Apart from being much better at code optimization today (and at the same time making it harder to find the compiler induced bugs, and believe me those exist!), compilers and the C/C++ language have been stagnant over the last 10 years if not even longer.

65. SuperKoko says:

How many people today use C on 6502 or IA64 compared to C on Core 2 Duo or Athlon 64?

You seem not to understand that, if you don’t need portability, you are allowed to use platform-specific things.

But, the C standard is designed to be adopted on every platform, including the most recent IA-64 and ARM CPU.

That would make developers more aware of the data size and make them chose more carefully which type to use.

On the other hand, that would give the Win32 fixed-type-sizes fiasco on every platform. Most ILP32 UNIX platforms have been cleanly moved to LP64, benefitting from easy-to-use clean 64 bits file pointers with the good old C90 and POSIX file interfaces.

Your view seems to be biaised towards the Win32 platform (which, unfortunately, has so poor C & C++ implementations, without proper ABI).

Having char (which backfired with unicode making it !char), short and long (and long long!) is extremely stupid.

long long is brain damaged, right.
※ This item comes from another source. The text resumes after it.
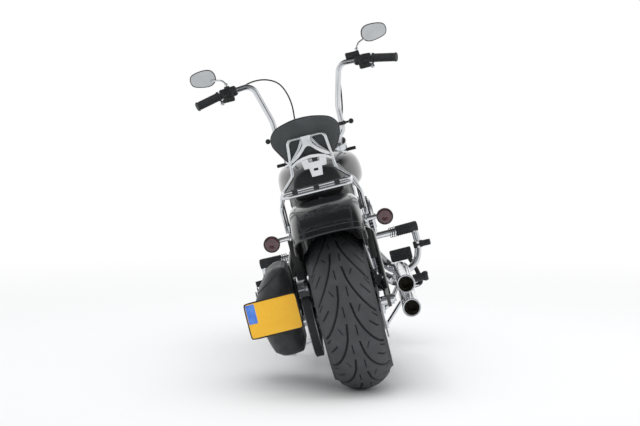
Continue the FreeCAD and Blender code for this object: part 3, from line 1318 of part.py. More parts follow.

It seems to have been adopted by the C standard because bad programmers (mainly Win32 programmers) are too stupid to think that long might, someday, be longer than 32 bits, and so rely so heavily on it that the Windows C implementations cannot change its size anymore.

Any proper platform make long the widest integer type available so that sizeof(long long)==sizeof(long) in C99 mode, otherwise the compiler would break C90 compatibility by making some conversions such as "unsigned long->size_t" lossy.

In the end, specifying fixed types might be the only way to go in a world where programmers don’t care about future.

(If you’re a C99 user, you can right now use them).

66. Michiel says:

"The C standard should specify everything" is the same thinking as "640K is enough for everybody". Because the C standard should obviously then specify at which point malloc() would fail. I never expected Igor Levicki to share that view.